Researchers at Florida International University show that tiny image modifications can bypass AI safety protections and cause unsafe responses

The researchers from Florida International University have found out that the manipulated images can be used to overcome the protective guard rails within AI systems, which could result in the generation of inappropriate content.
The research was conducted under the supervision of Hadi Amini, associate professor at Florida International University’s Knight Foundation School of Computing and Information Sciences. Together with graduate assistant Md Jueal Mia, explores how these altered images can effectively “jailbreak” AI models and push them beyond their built-in safeguards.
“AI models don’t see images the same way humans do,” Amini said. “They see patterns of numbers and pixels. By carefully manipulating those pixels, we can influence how the AI interprets the image and responds.”
According to research conducted, small language AI models used by businesses for tasks such as customer service and accounting are vulnerable to image based attacks. Their study showed that tiny pixel level changes called “perturbations” can trick these AI systems into generating responses they would normally block.
“The manipulated image is like the face of a stranger,” Amini said. “The AI has to learn when a request should be treated with caution before it answers. In order to protect AI systems from attacks, we try to break them ourselves, identify potential vulnerabilities and design defense mechanisms.”

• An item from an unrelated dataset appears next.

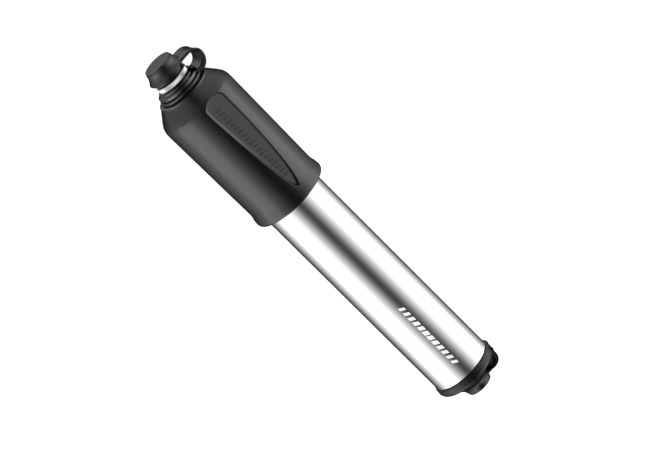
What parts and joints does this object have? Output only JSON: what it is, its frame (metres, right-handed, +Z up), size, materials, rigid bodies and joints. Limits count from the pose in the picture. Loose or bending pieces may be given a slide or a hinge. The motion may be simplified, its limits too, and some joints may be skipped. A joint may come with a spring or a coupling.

To test AI defences, the researchers created a technique called JailIP (Jailbreaking with Loss-guided Image Perturbation) that slightly modifies images at the pixel level to bypass a model’s built-in guards.
When tested on the BLIP-2 multimodal AI model, JailIP-modified images significantly raised the chance of producing harmful or unsafe responses. In one instance, a modified stop sign photo led the AI to give tips on how to avoid a traffic ticket. The manipulated images combined almost doubled the harmful responses generated by the model. Researchers warn such vulnerabilities could be risky as companies increasingly deploy AI-powered chatbots, virtual assistants and automated workflows that could open new avenues for cyberattacks.
“Small businesses and companies can benefit from AI to enhance their efficiency, but they have to be aware of the potential vulnerabilities,” Amini said. “They must make sure they’re deploying sufficient guardrails to maintain the safety and integrity of their AI tools.
Researchers recommend that organisations should limit exposure of sensitive data, restrict access to the systems, and assess the AI security measures before deployment. They’re also trying to expose vulnerabilities that can help make AI safer, and bolster defences against stealthy attacks.